I am realtor and living in Playa del Carmen and it is a gorgeous place to live... Playacar is really quiet, if you plane to leave here, you can play golf, tenis, go to the Reef Club with friends who are living in Playacar too and go to the center and the beach... it is safety, I really love this town...
What kind of property are you looking for? how many bedrooms...


Carine


----------



## RVGRINGO (May 16, 2007)

CarinePlayadelCarmen,
Please make your offer via private messages using the visitors message system. A post like the one above might be considered commercial and is not permitted on this forum.
Texas Juan Carlos,
I have removed your mention of income.

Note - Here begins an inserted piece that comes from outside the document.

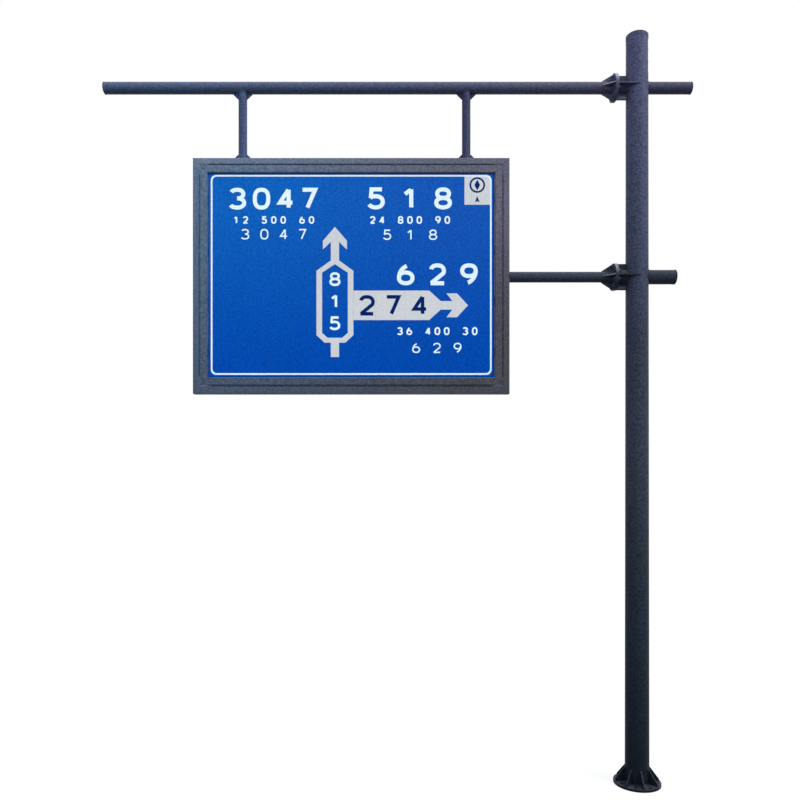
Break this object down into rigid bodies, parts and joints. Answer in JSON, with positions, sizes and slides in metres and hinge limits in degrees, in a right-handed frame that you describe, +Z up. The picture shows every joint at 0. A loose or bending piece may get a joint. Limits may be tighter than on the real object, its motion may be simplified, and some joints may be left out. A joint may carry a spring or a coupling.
{
  "type": "cantilever sign gantry",
  "caption": "Cantilever road sign gantry: a tapered round steel mast with an upper arm that holds a framed blue sign on hangers, and a lower arm bracing the frame.",
  "frame": {"origin": "middle of the foot flange's underside, on the ground", "axes": "+Z up along the mast, arms reach towards -X, the sign faces -Y"},
  "size_m": [5.867, 0.46, 7.469],
  "materials": {
    "mast_paint": "dark blue-grey paint, satin",
    "arm_paint": "dark blue-grey paint, satin",
    "frame_paint": "dark grey paint, satin",
    "sign_face": "blue retroreflective sheeting on aluminium sheet",
    "rail_paint": "dark grey paint, satin"
  },
  "bodies": {
    "root": {"mast_shaft": "mast_paint", "mast_cap": "mast_paint", "foot_flange": "mast_paint", "foot_ribs": "mast_paint", "upper_stub_tube": "arm_paint", "upper_stub_cap": "arm_paint", "upper_stub_flange": "arm_paint", "upper_stub_ribs": "arm_paint", "lower_stub_tube": "arm_paint", "lower_stub_cap": "arm_paint", "lower_stub_flange": "arm_paint", "lower_stub_ribs": "arm_paint", "upper_arm_tube": "arm_paint", "upper_arm_cap": "arm_paint", "upper_arm_flange": "arm_paint", "upper_arm_ribs": "arm_paint", "lower_arm_tube": "arm_paint", "lower_arm_flange": "arm_paint", "lower_arm_ribs": "arm_paint", "left_hanger": "arm_paint", "right_hanger": "arm_paint", "left_hanger_gussets": "arm_paint", "right_hanger_gussets": "arm_paint", "outer_frame_bottom": "frame_paint", "outer_frame_top": "frame_paint", "outer_frame_left": "frame_paint", "outer_frame_right": "frame_paint", "inner_frame_bottom": "frame_paint", "inner_frame_top": "frame_paint", "inner_frame_left": "frame_paint", "inner_frame_right": "frame_paint", "sign_panel": "sign_face", "panel_rail_1": "rail_paint", "panel_rail_2": "rail_paint", "panel_rail_3": "rail_paint", "panel_rail_4": "rail_paint"}
  },
  "joints": []
}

It is not wise to post such things, for your own protection.


----------



## CarinePlayadelCarmen (Oct 11, 2008)

RVGRINGO said:


> CarinePlayadelCarmen,
> Please make your offer via private messages using the visitors message system. A post like the one above might be considered commercial and is not permitted on this forum.
> Texas Juan Carlos,
> I have removed your mention of income. It is not wise to post such things, for your own protection.


sorry again


----------



## Texas Juan Carlos (Aug 25, 2008)

*sorry*

i did not research the site thoroughly before posting the initial message and thank you for not posting numbers. I will try to be more discrete in the future.


RVGRINGO said:


> CarinePlayadelCarmen,
> Please make your offer via private messages using the visitors message system. A post like the one above might be considered commercial and is not permitted on this forum.
> Texas Juan Carlos,
> I have removed your mention of income. It is not wise to post such things, for your own protection.


----------



## Lunik (Mar 23, 2009)

Playa del carmen its amazing! I used to live there a few years ago. I had a house near the beach, so I could get ther by walking. Besides you can find everything you need as shopping centers, malls, bookstores, restaurantes, interaction with nature, *swiming with dolphins*, etc.

I like it more than Cancun for relaxing, because Cancun its more for partys and disco


----------